Dans la même interview à CNN, Trump déclarait que le monde était plus sûr quand Kadhafi et Saddam Hussein étaient au pouvoir, et que tout a explosé avec Clinton et Obama. Qu’en pensez-vous ?

C’est un peu partisan car c’est George W. Bush qui a attaqué le Moyen-Orient en 2003, pas Obama. Cela dit, c’est vrai que chaque fois qu’on intervient quelque part, cela se traduit en catastrophe. Trump voit ainsi les choses : on peut très bien s’accorder avec des dictateurs qui maintiennent la stabilité.

Quel rôle pour les Européens ?

Ils sont davantage préoccupés par la remise en cause du libre-échange et de l’investissement américain dans l’OTAN. Trump est un réaliste, un pragmatique. Concernant la Syrie, l’Europe est toujours dans la mystique du changement de régime, des droits de l’homme, de l’exportation de la démocratie. L’arrivée de Trump remet forcément en cause le fonctionnement de la politique étrangère commune.

Pourquoi l’agence syrienne officielle SANA ne dit-elle rien sur l’élection de Donald Trump ?

C’est typiquement syrien : la Syrie se considère comme le centre du monde et ne considère donc pas ce qui se passe aux Etats-Unis comme important.

Vos analyses sont-elles bien reçues à Washington ?

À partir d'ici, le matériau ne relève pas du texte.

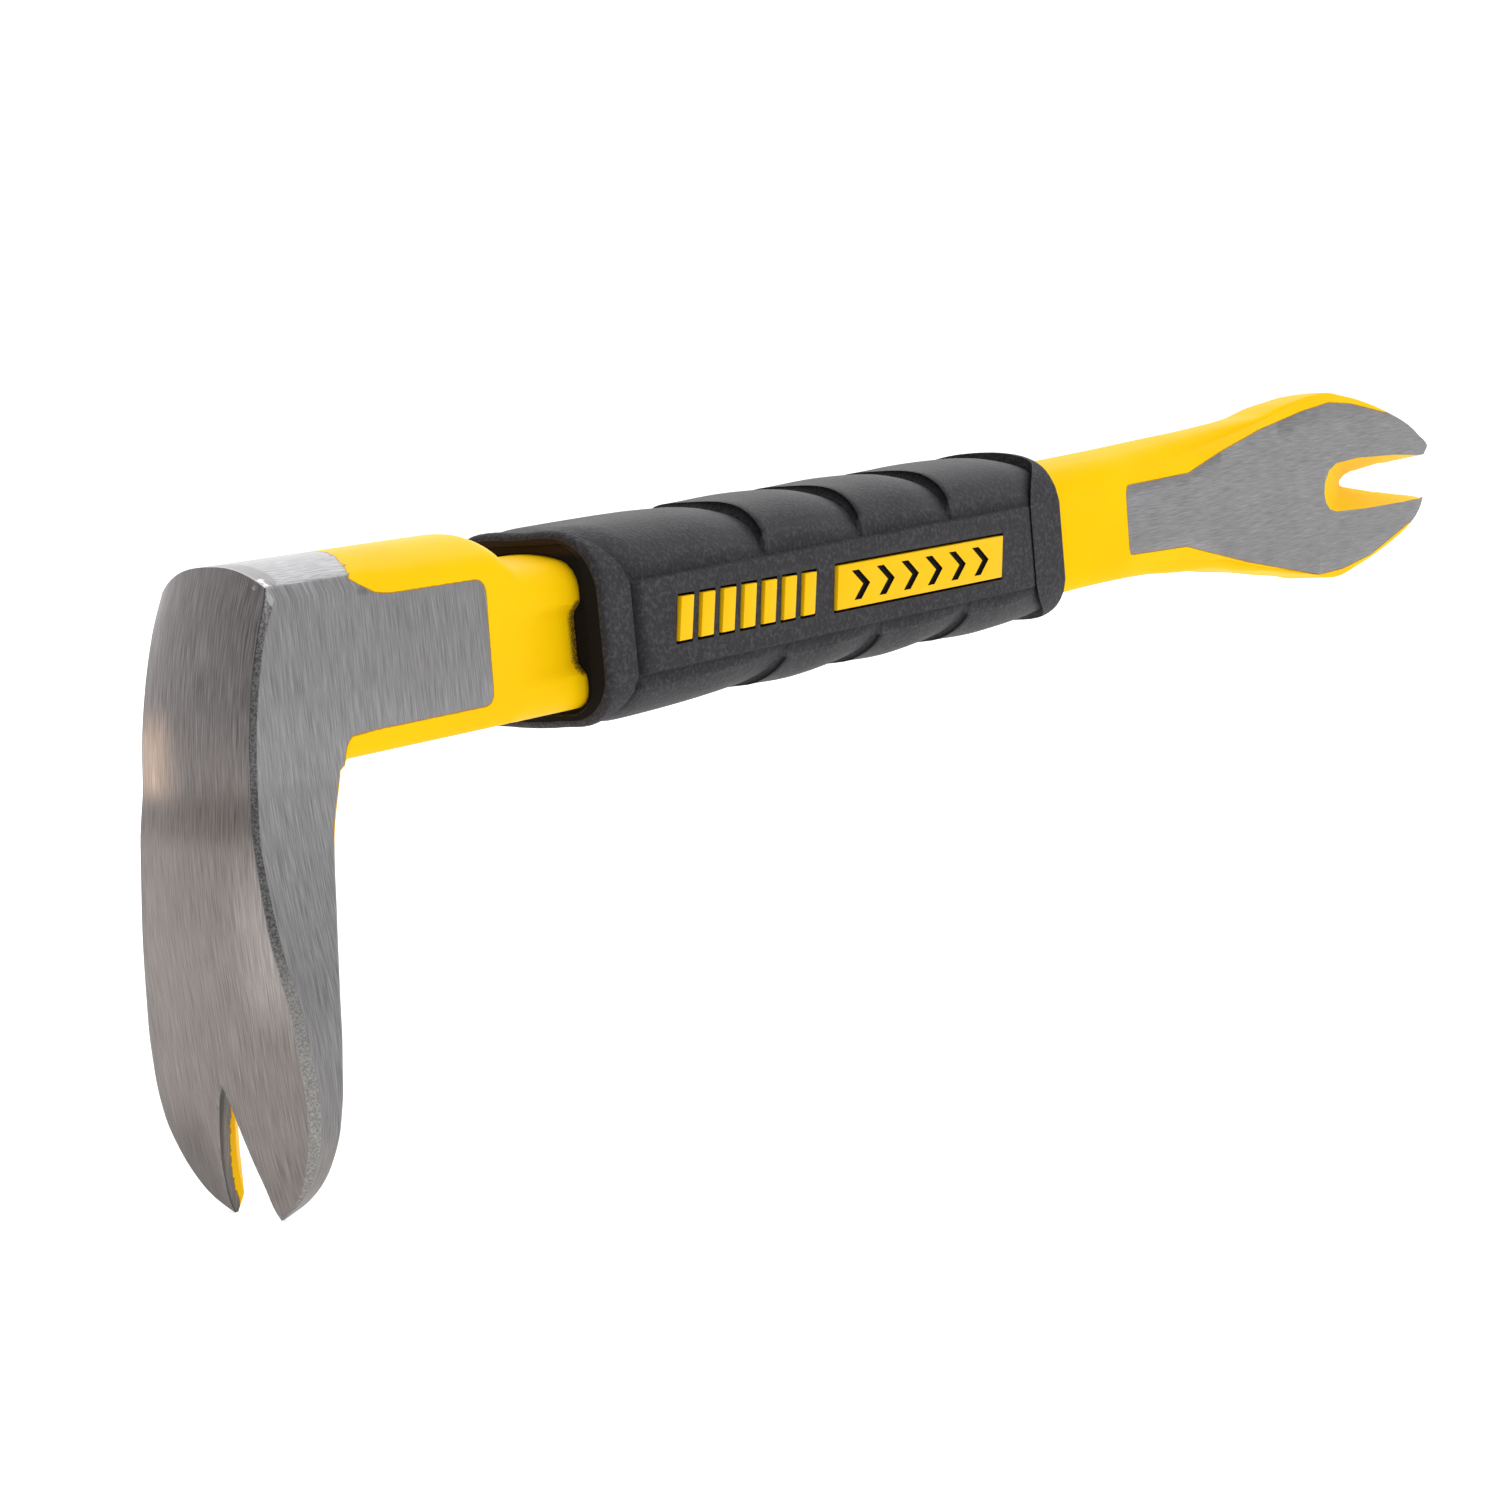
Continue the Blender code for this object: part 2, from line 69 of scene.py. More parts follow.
HEEL_ROUNDING = (0.5, 0.9)  # of the inner edges, from the leg to the head
LEG_BACK_STEP = 0.8  # how far the throat starts behind the leg's back
CROWN_FADE = (-95.0, 8.0)  # where the head's flattened crown turns into a plain one, and over what
RECESS_SHAPE = (2.4, 6.4)  # how much of a side its recess takes up, and how steep its flanks are
SHOULDER_POWER = 1.4
RING_STEP = 0.7
HEAD_BEVEL_FADE = 4.0  # length over which the head's bevels become round
INSIDE = 0.001  # keeps the last ring inside the frame's box

# Leg by height: setback of the front edge from the nose, back face, half width, front bulge,
# and width of the bevel along the front edge
LEG = [
    (0.0, 3.3, -124.6, 3.55, 0.1, 0.1),
    (0.8, 3.0, -124.2, 4.9, 0.2, 0.15),
    (1.7, 2.8, -123.75, 6.3, 0.3, 0.2),
    (3.7, 2.55, -123.3, 8.4, 0.5, 0.4),
    (5.7, 2.3, -123.1, 9.8, 0.7, 0.6),
    (9.6, 1.95, -122.8, 11.4, 0.9, 0.7),
    (13.5, 1.75, -122.4, 11.9, 1.0, 0.75),
    (17.4, 1.55, -121.8, 11.8, 1.0, 0.75),
    (21.4, 1.4, -121.0, 11.3, 1.0, 0.65),
    (29.2, 1.0, -119.0, 9.9, 1.0, 0.5),
    (37.1, 1.2, -117.1, 8.8, 1.0, 0.35),
    (42.2, 1.9, -115.2, 8.35, 0.9, 0.35),
]
# From the leg up to the heel: setback of the front edge and half width
HEEL_FRONT = [
    (42.2, 1.9, 8.35), (47.0, 2.5, 8.3), (52.0, 3.6, 8.25), (56.7, 5.1, 8.2), (60.6, 6.9, 8.2),
]

# Bar by X: lower edge, upper edge, half width, crown, edge rounding, side recess
SHANK = [
    (-110.0, 43.5, 60.6, 8.2, 2.8, 0.9, 0.0),
    (-92.0, 43.5, 60.6, 8.2, 2.8, 0.9, 0.0),
    (-90.6, 43.5, 60.4, 8.2, 2.7, 1.1, 0.1),
    (-89.4, 43.4, 59.7, 8.2, 2.3, 1.6, 0.2),
    (-88.3, 43.3, 58.9, 8.2, 1.8, 2.1, 0.32),
    (-87.0, 43.3, 58.5, 8.2, 1.5, 2.2, 0.48),
    (-84.0, 43.3, 58.4, 8.2, 1.5, 2.2, 0.85),
    (-77.2, 43.3, 58.4, 8.2, 1.5, 2.2, 1.3),
]
FORK = [
    (3.2, 44.1, 59.4, 7.6, 1.6, 2.2, 0.6),
    (12.0, 44.3, 59.5, 7.5, 1.6, 2.2, 0.3),
    (24.0, 44.5, 59.9, 7.2, 1.5, 2.0, 0.0),
    (34.0, 44.3, 60.3, 6.9, 1.4, 1.7, 0.0),
    (45.0, 43.5, 61.0, 6.4, 1.1, 1.4, 0.0),
    (55.0, 42.9, 61.7, 5.7, 0.7, 1.2, 0.0),
    (62.0, 41.75, 62.2, 5.2, 0.5, 0.9, 0.0),
    (71.0, 40.6, 62.9, 4.6, 0.3, 0.45, 0.0),
    (77.5, 39.5, 64.0, 4.2, 0.2, 0.4, 0.0),
    (83.5, 38.6, 64.6, 3.8, 0.1, 0.25, 0.0),
    (87.0, 37.85, 64.9, 3.6, 0.1, 0.4, 0.0),
    (91.0, 37.55, 65.0, 3.3, 0.1, 0.5, 0.0),
    (98.5, 38.45, 64.0, 2.8, 0.0, 0.5, 0.0),
    (106.0, 39.7, 62.4, 2.3, 0.0, 0.5, 0.0),
    (114.0, 41.5, 60.2, 1.7, 0.0, 0.4, 0.0),
    (119.0, 43.1, 58.5, 1.3, 0.0, 0.3, 0.0),
    (122.2, 44.8, 57.1, 1.0, 0.0, 0.3, 0.0),
    (124.0, 46.6, 56.1, 0.8, 0.0, 0.25, 0.0),
    (125.8, 48.4, 55.2, 0.7, 0.0, 0.2, 0.0),
    (126.7, 49.6, 54.4, 0.6, 0.0, 0.2, 0.0),
]
# Fork by X: height of the ground facet's lower and upper edges, and how far the bar's lower
# and upper edges lie inside the facet
SHOULDERS = [
    (3.2, 47.6, 56.6, 0.0, 0.0),
    (24.0, 47.7, 56.7, 0.0, 0.0),
    (34.0, 47.6, 56.8, 0.7, 0.9),
    (45.0, 47.1, 57.0, 1.1, 1.5),
    (55.0, 44.6, 59.0, 0.9, 1.6),
    (62.0, 43.0, 60.2, 0.6, 1.5),
    (71.0, 41.1, 61.6, 0.4, 1.2),
    (83.5, 38.9, 62.9, 0.2, 0.8),
    (91.0, 38.7, 63.5, 0.15, 0.5),
    (98.5, 39.3, 62.9, 0.1, 0.3),
    (106.0, 40.6, 61.5, 0.1, 0.1),
    (127.0, 49.0, 53.6, 0.0, 0.0),
]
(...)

Dire aux Etats-Unis qu’Assad ne va pas tomber et qu’Alep sera reprise par le régime à brève échéance, c’est prendre le risque d’être marginalisé si vous travaillez dans un think tank ou dans les médias. D’ailleurs ici à Washington, tous les médias étaient pro-Clinton. Le « Trump bashing » avait le vent en poupe. A chaque interview de Trump, les analystes disaient qu’il était nul, ridicule… C’est bien simple : Washington DC a voté à 95% pour Clinton. Résultat, le gap est énorme entre la capitale fédérale et le reste du pays. D’ailleurs, il suffisait de passer en Virginie occidentale, pas loin d’ici, pour voir les affiches Trump fleurir partout.